Feynman Physics / The Feynman Lectures on Physics

Brilliant and controversial, Richard P. Feynman (1918-1988), winner of the Nobel Prize for physics in 1965, found himself involved in the public demonstration of a near-perpetual engine: especially energized at the time of its production, it was able to push a car at 80 km/h for at least six months. The demonstration set up by the inventor, the Hungarian Joseph Papf or Papp, was held in Los Angeles in 1966 and ended with the explosion of the engine, one man dead, another seriously injured and an accusation of sabotage against Feynman, which was soon withdrawn. Since then, nothing else has been heard about the incredible engine. Feynman was always critical of mysterious phenomena, including occult energy sources. In his Lectures on Physics (Reading, Mass., 1963), a revised transcription of the courses held at Caltech from 1961 to 1963, he himself presents a device that might be labelled “perpetual motion”: a bicycle wheel whose metal spokes are replaced by elastic bands.
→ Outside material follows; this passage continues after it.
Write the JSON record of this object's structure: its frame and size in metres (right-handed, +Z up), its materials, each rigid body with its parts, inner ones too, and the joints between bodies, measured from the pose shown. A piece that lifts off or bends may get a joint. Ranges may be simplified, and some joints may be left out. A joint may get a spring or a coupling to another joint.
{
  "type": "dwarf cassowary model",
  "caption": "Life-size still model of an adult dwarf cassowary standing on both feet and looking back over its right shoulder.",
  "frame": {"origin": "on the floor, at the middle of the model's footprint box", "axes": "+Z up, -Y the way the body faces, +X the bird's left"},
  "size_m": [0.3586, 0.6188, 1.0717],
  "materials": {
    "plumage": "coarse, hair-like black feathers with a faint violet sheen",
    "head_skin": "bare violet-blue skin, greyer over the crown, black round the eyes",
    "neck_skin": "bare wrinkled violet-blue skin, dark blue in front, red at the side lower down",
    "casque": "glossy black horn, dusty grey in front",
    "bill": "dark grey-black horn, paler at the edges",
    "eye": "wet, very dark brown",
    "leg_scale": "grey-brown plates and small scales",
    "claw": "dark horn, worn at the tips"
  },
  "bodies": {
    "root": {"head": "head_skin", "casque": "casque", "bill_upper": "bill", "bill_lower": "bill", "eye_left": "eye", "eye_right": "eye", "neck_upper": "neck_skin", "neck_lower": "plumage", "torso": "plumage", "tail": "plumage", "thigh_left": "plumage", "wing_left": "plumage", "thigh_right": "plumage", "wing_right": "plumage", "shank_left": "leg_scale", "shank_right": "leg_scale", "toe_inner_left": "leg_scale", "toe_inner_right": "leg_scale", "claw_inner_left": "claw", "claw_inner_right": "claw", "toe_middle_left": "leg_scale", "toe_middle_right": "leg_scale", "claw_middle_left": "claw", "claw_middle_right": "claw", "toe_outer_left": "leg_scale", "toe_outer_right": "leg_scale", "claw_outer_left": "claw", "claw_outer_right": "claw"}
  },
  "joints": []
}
Two powerful lamps illuminate half of the wheel, which turns very slowly. The surprising motion depends on a particular property of the rubber bands, which contract with the heat and relax with the cold. The mysterious energy source of the wheel is therefore the heat radiated by the lamps. The device has nothing transcendent about it; on the contrary, since most of the heat is lost, has minimum efficiency.